> _What the task requires_:
Copy all the material below, exactly as it stands.

> _Information supplied_:

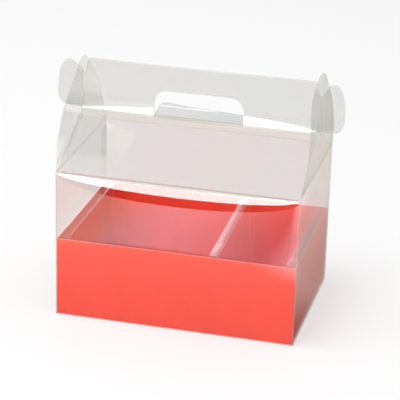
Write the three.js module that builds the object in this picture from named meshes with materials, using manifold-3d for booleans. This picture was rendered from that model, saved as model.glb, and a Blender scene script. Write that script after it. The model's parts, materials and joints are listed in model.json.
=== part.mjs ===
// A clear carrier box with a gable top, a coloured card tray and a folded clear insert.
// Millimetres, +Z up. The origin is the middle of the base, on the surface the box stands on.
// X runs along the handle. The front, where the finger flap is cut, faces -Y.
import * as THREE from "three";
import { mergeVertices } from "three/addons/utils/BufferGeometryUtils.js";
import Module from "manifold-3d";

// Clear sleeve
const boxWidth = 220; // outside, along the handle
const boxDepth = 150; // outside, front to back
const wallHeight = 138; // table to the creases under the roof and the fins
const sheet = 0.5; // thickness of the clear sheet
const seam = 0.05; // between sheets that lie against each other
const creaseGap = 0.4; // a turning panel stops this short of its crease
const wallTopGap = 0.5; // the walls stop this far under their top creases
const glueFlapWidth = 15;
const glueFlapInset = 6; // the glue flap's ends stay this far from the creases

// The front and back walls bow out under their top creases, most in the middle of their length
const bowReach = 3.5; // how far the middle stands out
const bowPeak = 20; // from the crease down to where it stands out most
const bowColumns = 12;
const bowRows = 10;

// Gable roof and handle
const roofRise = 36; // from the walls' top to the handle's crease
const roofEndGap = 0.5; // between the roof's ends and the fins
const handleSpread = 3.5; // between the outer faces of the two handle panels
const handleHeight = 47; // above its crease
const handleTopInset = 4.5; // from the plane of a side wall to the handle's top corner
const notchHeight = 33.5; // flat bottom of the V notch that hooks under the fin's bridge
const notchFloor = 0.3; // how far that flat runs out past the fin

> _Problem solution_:
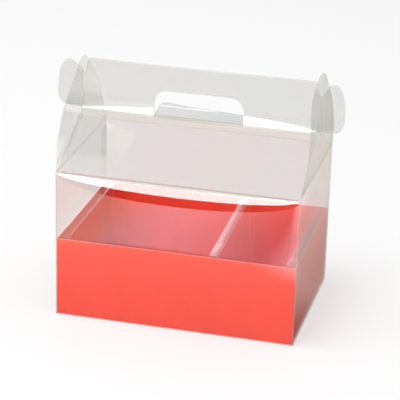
Write the three.js module that builds the object in this picture from named meshes with materials, using manifold-3d for booleans. This picture was rendered from that model, saved as model.glb, and a Blender scene script. Write that script after it. The model's parts, materials and joints are listed in model.json.
=== part.mjs ===
// A clear carrier box with a gable top, a coloured card tray and a folded clear insert.
// Millimetres, +Z up. The origin is the middle of the base, on the surface the box stands on.
// X runs along the handle. The front, where the finger flap is cut, faces -Y.
import * as THREE from "three";
import { mergeVertices } from "three/addons/utils/BufferGeometryUtils.js";
import Module from "manifold-3d";

// Clear sleeve
const boxWidth = 220; // outside, along the handle
const boxDepth = 150; // outside, front to back
const wallHeight = 138; // table to the creases under the roof and the fins
const sheet = 0.5; // thickness of the clear sheet
const seam = 0.05; // between sheets that lie against each other
const creaseGap = 0.4; // a turning panel stops this short of its crease
const wallTopGap = 0.5; // the walls stop this far under their top creases
const glueFlapWidth = 15;
const glueFlapInset = 6; // the glue flap's ends stay this far from the creases

// The front and back walls bow out under their top creases, most in the middle of their length
const bowReach = 3.5; // how far the middle stands out
const bowPeak = 20; // from the crease down to where it stands out most
const bowColumns = 12;
const bowRows = 10;

// Gable roof and handle
const roofRise = 36; // from the walls' top to the handle's crease
const roofEndGap = 0.5; // between the roof's ends and the fins
const handleSpread = 3.5; // between the outer faces of the two handle panels
const handleHeight = 47; // above its crease
const handleTopInset = 4.5; // from the plane of a side wall to the handle's top corner
const notchHeight = 33.5; // flat bottom of the V notch that hooks under the fin's bridge
const notchFloor = 0.3; // how far that flat runs out past the fin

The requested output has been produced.